* EXERCISE TASK: Could you give the data below again, exactly and completely?

** Start DATA BLOCK **

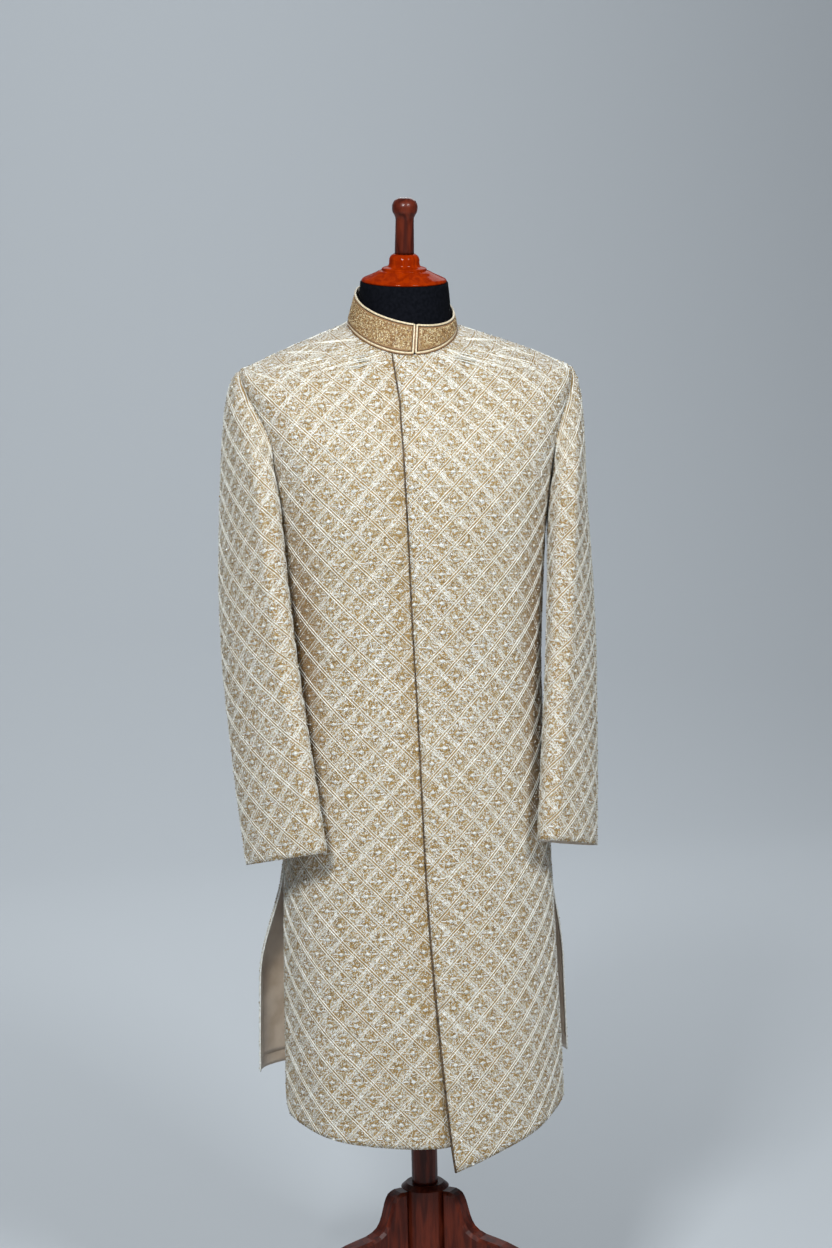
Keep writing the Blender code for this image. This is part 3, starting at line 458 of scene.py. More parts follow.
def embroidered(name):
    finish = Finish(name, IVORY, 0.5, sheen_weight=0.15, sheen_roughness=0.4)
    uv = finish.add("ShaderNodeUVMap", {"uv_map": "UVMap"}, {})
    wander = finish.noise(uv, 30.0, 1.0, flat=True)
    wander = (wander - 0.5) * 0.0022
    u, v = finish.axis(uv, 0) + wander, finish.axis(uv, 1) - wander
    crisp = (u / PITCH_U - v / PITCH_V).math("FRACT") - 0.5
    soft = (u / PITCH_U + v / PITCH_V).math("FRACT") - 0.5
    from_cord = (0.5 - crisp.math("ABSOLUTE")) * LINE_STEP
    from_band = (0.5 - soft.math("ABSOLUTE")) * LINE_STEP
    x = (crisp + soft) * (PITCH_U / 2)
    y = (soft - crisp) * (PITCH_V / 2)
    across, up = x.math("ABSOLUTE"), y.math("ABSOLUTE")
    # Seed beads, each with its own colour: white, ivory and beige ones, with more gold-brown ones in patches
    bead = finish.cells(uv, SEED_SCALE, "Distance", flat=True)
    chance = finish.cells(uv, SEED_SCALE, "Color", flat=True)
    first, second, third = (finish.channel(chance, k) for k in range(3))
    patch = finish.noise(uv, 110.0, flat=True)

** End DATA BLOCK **

* SOLUTION TO THIS TASK:
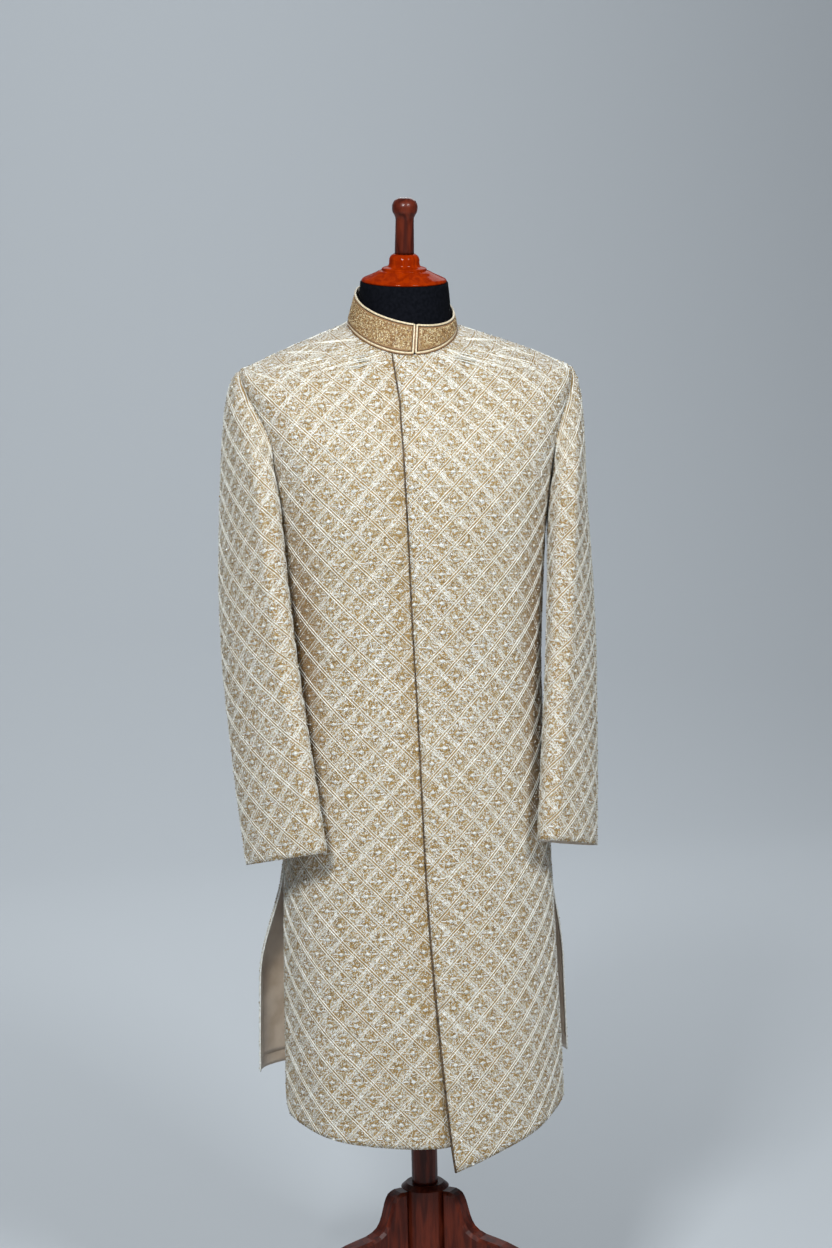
Keep writing the Blender code for this image. This is part 3, starting at line 458 of scene.py. More parts follow.
def embroidered(name):
    finish = Finish(name, IVORY, 0.5, sheen_weight=0.15, sheen_roughness=0.4)
    uv = finish.add("ShaderNodeUVMap", {"uv_map": "UVMap"}, {})
    wander = finish.noise(uv, 30.0, 1.0, flat=True)
    wander = (wander - 0.5) * 0.0022
    u, v = finish.axis(uv, 0) + wander, finish.axis(uv, 1) - wander
    crisp = (u / PITCH_U - v / PITCH_V).math("FRACT") - 0.5
    soft = (u / PITCH_U + v / PITCH_V).math("FRACT") - 0.5
    from_cord = (0.5 - crisp.math("ABSOLUTE")) * LINE_STEP
    from_band = (0.5 - soft.math("ABSOLUTE")) * LINE_STEP
    x = (crisp + soft) * (PITCH_U / 2)
    y = (soft - crisp) * (PITCH_V / 2)
    across, up = x.math("ABSOLUTE"), y.math("ABSOLUTE")
    # Seed beads, each with its own colour: white, ivory and beige ones, with more gold-brown ones in patches
    bead = finish.cells(uv, SEED_SCALE, "Distance", flat=True)
    chance = finish.cells(uv, SEED_SCALE, "Color", flat=True)
    first, second, third = (finish.channel(chance, k) for k in range(3))
    patch = finish.noise(uv, 110.0, flat=True)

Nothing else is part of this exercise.